Strategic technology investments can deliver corporate benefits

5th April 2013 By: Schalk Burger - Creamer Media Senior Deputy Editor

Business-led technology and applications have become the basis for business planning and integral parts of companies’ strategies. Strategic investment by companies in several developing technologies can result in significant benefits for a company, says business services firm Deloitte global chief technology officer Mark White.

Companies, and specifically CIOs, struggle to keep pace with the rate of change of information technology (IT) in the business world, but business IT simultaneously forms part of any new operations, systems or marketing considered by companies. This dichotomy is one of the disruptive trends for technology in the coming 18 to 24 months.

The fact that most companies in the world have fully adopted IT for business, with IT systems and functionalities often necessary for successful operations, demonstrates that business worldwide has entered the postdigital era, similar to the postindustrial era when industrialisation was the common platform from which companies competed, he explains.

“Innovation and developments in IT systems can lead to significant rewards for companies if they prove to be beneficial. A new role that CIOs will have to fulfil will be to invest in new and emerging technologies, not as the implementers of technology, but as the custodians of a wider role to plan, build and harvest promising emerging technology investments,” adds White.

This means that the CIOs of today’s successful companies will need to be able to occupy an executive seat and give input to the company’s strategic direction, he highlights.

Meanwhile, Deloitte also predicts more machine-to-machine communication and industrial automation, as well as a move to mobile management of these processes.

Mobility will not replace desktop or Web-based functionality, but will work in conjunction with current infrastructure to complement it rather than to immediately replace it.

Mobility coupled with business intelli- gence and visualisation enables companies to provide enriched contextual information for all their workers, when and where they need it. It reduces risks to operators and enables them to move off the factory floor, while simultaneously providing them with an interactive, holistic oversight of their operations, notes White.

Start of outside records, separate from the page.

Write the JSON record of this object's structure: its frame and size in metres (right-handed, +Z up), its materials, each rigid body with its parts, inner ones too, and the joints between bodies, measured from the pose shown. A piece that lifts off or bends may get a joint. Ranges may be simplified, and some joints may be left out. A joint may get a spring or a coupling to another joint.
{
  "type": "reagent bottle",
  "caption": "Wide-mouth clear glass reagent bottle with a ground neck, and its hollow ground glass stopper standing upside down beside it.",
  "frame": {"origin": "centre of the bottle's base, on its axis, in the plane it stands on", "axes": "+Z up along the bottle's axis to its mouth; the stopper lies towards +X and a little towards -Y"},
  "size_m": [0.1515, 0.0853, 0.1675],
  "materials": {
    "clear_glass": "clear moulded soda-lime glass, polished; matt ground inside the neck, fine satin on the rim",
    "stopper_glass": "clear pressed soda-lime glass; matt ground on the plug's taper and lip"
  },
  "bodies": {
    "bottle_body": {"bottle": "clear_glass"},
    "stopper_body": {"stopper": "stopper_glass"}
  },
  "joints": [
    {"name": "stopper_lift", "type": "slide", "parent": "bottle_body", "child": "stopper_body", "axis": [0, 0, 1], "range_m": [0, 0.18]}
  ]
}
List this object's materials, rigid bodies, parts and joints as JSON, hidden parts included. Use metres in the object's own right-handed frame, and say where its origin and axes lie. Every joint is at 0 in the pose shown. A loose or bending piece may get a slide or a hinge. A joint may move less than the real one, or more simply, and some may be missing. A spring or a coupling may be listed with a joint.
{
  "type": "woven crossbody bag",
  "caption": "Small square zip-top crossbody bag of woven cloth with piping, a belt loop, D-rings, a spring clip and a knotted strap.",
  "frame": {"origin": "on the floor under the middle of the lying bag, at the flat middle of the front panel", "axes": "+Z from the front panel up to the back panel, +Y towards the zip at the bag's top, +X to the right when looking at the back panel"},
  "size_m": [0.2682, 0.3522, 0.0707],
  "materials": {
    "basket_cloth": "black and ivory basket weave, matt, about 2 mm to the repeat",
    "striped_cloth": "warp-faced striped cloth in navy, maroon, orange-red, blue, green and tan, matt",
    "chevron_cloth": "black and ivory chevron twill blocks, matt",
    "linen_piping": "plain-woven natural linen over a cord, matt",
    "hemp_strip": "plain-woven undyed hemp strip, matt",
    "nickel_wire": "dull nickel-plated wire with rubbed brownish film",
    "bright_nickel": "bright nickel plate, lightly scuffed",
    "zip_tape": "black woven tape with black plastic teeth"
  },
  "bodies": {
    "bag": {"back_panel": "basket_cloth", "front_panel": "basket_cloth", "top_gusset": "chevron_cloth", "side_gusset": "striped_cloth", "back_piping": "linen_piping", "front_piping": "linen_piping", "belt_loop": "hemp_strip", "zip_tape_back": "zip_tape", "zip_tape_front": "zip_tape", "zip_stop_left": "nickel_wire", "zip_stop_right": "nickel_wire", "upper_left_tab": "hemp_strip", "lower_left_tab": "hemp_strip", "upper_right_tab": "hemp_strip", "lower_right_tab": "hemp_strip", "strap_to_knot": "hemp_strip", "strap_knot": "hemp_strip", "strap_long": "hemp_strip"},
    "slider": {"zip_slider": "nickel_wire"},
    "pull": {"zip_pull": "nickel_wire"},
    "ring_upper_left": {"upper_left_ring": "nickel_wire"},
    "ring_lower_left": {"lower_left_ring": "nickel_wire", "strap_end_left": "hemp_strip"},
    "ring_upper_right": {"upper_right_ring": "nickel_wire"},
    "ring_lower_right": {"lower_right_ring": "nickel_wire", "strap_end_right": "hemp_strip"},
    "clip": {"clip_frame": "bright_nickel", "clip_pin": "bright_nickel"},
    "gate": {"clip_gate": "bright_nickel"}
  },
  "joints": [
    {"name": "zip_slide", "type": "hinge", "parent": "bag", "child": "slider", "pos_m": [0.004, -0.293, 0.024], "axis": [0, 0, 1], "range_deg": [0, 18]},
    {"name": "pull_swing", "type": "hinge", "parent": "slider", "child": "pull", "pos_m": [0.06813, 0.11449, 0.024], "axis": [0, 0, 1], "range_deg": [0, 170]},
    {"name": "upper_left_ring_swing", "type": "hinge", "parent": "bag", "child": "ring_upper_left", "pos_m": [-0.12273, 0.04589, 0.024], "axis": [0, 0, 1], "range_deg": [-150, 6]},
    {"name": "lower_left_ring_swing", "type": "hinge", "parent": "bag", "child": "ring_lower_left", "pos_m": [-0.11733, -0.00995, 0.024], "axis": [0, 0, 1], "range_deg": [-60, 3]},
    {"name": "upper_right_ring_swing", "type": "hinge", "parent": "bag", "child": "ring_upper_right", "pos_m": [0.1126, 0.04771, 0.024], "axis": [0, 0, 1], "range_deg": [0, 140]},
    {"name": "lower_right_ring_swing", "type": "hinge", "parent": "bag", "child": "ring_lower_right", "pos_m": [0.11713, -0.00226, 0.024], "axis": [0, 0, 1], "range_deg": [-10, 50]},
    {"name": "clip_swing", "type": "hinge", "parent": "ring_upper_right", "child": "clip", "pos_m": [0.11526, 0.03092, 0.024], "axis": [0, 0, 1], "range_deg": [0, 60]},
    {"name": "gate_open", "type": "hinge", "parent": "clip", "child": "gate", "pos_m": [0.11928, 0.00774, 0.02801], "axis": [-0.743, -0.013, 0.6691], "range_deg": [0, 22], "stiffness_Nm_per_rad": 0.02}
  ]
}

“The use of offsite experts highlights another technology trend by companies to ‘find the face of their data’. This refers to the fact that all the machine learning in the world might still miss some of the more subtle and hidden variables and patterns in the data that only a trained expert with many years of experience has the intuition to identify. Big Data machines still need human intervention to ensure the correct interpretation of the data analysis.”

The ease of collaboration between employees – identified as social business or Enterprise 2.0 – thorough operator oversight and control, maintenance workflow management and rich information to base decisions on all point to the use of mobile capabilities in plants and factories increasing continuously in the future, concludes White.